Mystery solved, I printed out this blog post and put it into an envelope and dropped it off addressed to the Hon. Admiral Banyan Azimuth and the kind person who answered the door promised to deliver it tomorrow.

Thank you everyone who pitched in to solve this mystery. It was truly a group effort.

UPDATE: Special Delivery!

13 thoughts on “Flummoxed by Alameda Lighthouse Mystery”

  1. Each phrase seems to make reference to the ancient purpose of lighthouses. I’m no Latin scholar, but what I got was something along the lines of: “A sailor’s life, when the sea is not your enemy;” “It takes more than fate to find the few harbors in this harsh place,” “The path is now, but take your time.” That’s what I could best put together. Meanwhile, I wonder if the locations of the societies refer to great sea-going explorers? Drake in SF; Cortes (?) in Mexico; Hudson in Manitoba; Eric the Red in Iceland?

  2. P.S. Banyan Azimuth! An azimuth is a directional measurement on a globe. Banyan is tree sacred to Hindus, growing downward from a symbiotic air-plant high in a tree canopy to drop roots that eventually find the ground and so grow upside down into their own forest: aka strangler fig. Whoever has put this together apparently loves topsy-turvy and navigational humor.

  3. Once, long ago, I was a Latin scholar. A few notes:

    * In Latin, the ends of words change to indicate how they fit into a sentence. This can make looking them up a dictionary confusing. Especially considering that there five standard declensions and some fairly common words that are enti
    rely irregular. Ditto for verbs, with four conjugations and some notable irregulars. Also, sometimes different word uses have the same declension, making it extra confusing.
    * Latin also will just outright omit words. Called substantives, they’re fairly common and we do something similar in English (i.e. poor is an adjective, but we talk of “the poor”, meaning “the poor people”).
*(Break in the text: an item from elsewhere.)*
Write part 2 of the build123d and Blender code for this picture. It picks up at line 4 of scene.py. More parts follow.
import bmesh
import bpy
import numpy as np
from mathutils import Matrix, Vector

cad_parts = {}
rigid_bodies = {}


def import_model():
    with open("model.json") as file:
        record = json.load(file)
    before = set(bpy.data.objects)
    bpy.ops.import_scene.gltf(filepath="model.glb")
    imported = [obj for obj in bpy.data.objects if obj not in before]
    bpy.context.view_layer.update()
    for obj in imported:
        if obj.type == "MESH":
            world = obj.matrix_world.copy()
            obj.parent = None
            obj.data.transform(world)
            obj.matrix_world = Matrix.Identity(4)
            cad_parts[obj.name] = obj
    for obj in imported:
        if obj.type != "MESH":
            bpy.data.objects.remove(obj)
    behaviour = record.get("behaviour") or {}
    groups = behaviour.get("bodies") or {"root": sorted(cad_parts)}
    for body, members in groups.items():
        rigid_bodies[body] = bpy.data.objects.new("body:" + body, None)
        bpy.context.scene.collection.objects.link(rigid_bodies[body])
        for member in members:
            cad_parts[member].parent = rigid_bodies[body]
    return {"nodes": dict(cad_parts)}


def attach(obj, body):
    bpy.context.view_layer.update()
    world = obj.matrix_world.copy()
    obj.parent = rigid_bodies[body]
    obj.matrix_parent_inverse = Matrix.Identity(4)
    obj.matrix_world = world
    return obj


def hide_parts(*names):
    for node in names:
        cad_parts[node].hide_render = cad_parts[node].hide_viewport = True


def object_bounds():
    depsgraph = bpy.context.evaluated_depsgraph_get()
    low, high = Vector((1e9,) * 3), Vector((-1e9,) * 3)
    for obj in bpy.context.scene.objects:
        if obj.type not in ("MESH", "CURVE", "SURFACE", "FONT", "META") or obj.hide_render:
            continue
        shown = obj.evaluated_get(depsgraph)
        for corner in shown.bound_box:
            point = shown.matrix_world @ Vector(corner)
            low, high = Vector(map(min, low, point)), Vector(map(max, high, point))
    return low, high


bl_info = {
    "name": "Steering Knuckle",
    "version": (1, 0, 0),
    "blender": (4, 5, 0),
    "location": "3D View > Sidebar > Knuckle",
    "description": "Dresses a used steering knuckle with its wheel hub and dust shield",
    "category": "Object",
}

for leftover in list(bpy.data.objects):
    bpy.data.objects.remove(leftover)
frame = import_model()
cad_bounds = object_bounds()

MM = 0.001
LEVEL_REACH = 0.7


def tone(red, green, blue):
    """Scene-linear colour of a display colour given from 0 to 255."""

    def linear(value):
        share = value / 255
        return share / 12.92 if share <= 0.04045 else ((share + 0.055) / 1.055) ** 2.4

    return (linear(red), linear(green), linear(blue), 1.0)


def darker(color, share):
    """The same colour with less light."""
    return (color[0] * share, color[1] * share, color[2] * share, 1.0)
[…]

This means it’s sometimes
    necessary to notice that an adjective is modifying a noun that’s not present.
    * Latin also can put things in a number of different orders, making it so that you have to move things around before they fit in a language that cares more about word order (like English).
    * Maria is probably actually the declension of the word Mare, meaning The Sea. It’s plural for sure, but could be either the nominative (acting as subject) or accusative (acting as a direct object).
    * Copia is a funny word. It vaguely means “resources” and can be used to refer to supplies, forces, troops, or wealth. I doubt it means “store” in this case.
    * Vitas could be a conjugation of the verb vito (meaning to avoid or shun) in the singular second person. It could also be the noun vita (meaning “life”, “way of life”, or “the living”) in the plural accusative (thus acting as direct object).
    * Aspera is the nominative (or ablative) feminine adjective meaning rough or severe. Generally translated “with hardship” or “rough”.
    * Macilentum would be the accusative singular of the adjective lean, thin, or meager.

    I’m having a hard time tearing apart the sentences. I’m thinking we need to string them together somehow. Maybe they are fragmented on purpose to cross sentence boundaries? That would make the double-dashes significant, perhaps.

    That’s all I have time for now. :/

    Best of luck!

    1. Jayson, thank you for taking a crack at the Latin. I barely passed the mandatory Latin I had to take in high school as was literally, “at sea.” Turns out a tip from a helpful neighbor located the last lighthouse for me – read the update above for the latest!

  4. I think lighthouse ‘Southwest’ has been moved or stolen. We went looking for it today and it’s no longer there. Bummer! We wanted pics with all of them.

    1. Bummer indeed! I rode by there the other day and didn’t see it. For awhile the Southeast lighthouse was missing too (someone said the nearby Aeolian Yacht Club made off with it) but now hear it’s back in its place where I hope it remains.

    2. Fellow wayfarers, the southwest lighthouse is safe and sound. It now resides on a point of land just opposite the entry way to Ballena Isle. Has anyone noticed another acronym? HABAR…it’s Boston speak for, well, harbor.

  5. Guess I was off in guessing the next location by laying a NW/SW/NE/NNE grid over it all, but oh well! I like the mythical nods: Odin’s staff connotes his identity as The Wanderer; the Eye of Isis is sometimes considered a searchlight of the cosmos itself. I’d still love to know about Banyan Azimuth and the folks behind his curtain! Thanks again.

  6. Finally…an article about the fate of the lighthouses. Sis, husband and I searched 2 full days, walking all over shorelines, and finally gave up. We found the one opposite the entrance to the base right away, and the one near Crab Cove was seen by binocular from Ballena Bay. Then nothing. The one in the original photo was definitely NOT where it was photographed then. Husband found the one at the yacht club just the other day as he was driving across the bridge. We searched the entire area over there, but didn’t look UP! Thank you for your photo of the one on Moreland. We thoroughly enjoyed looking though and
    finally seeing a reference to your blog and the answers to ourl questions.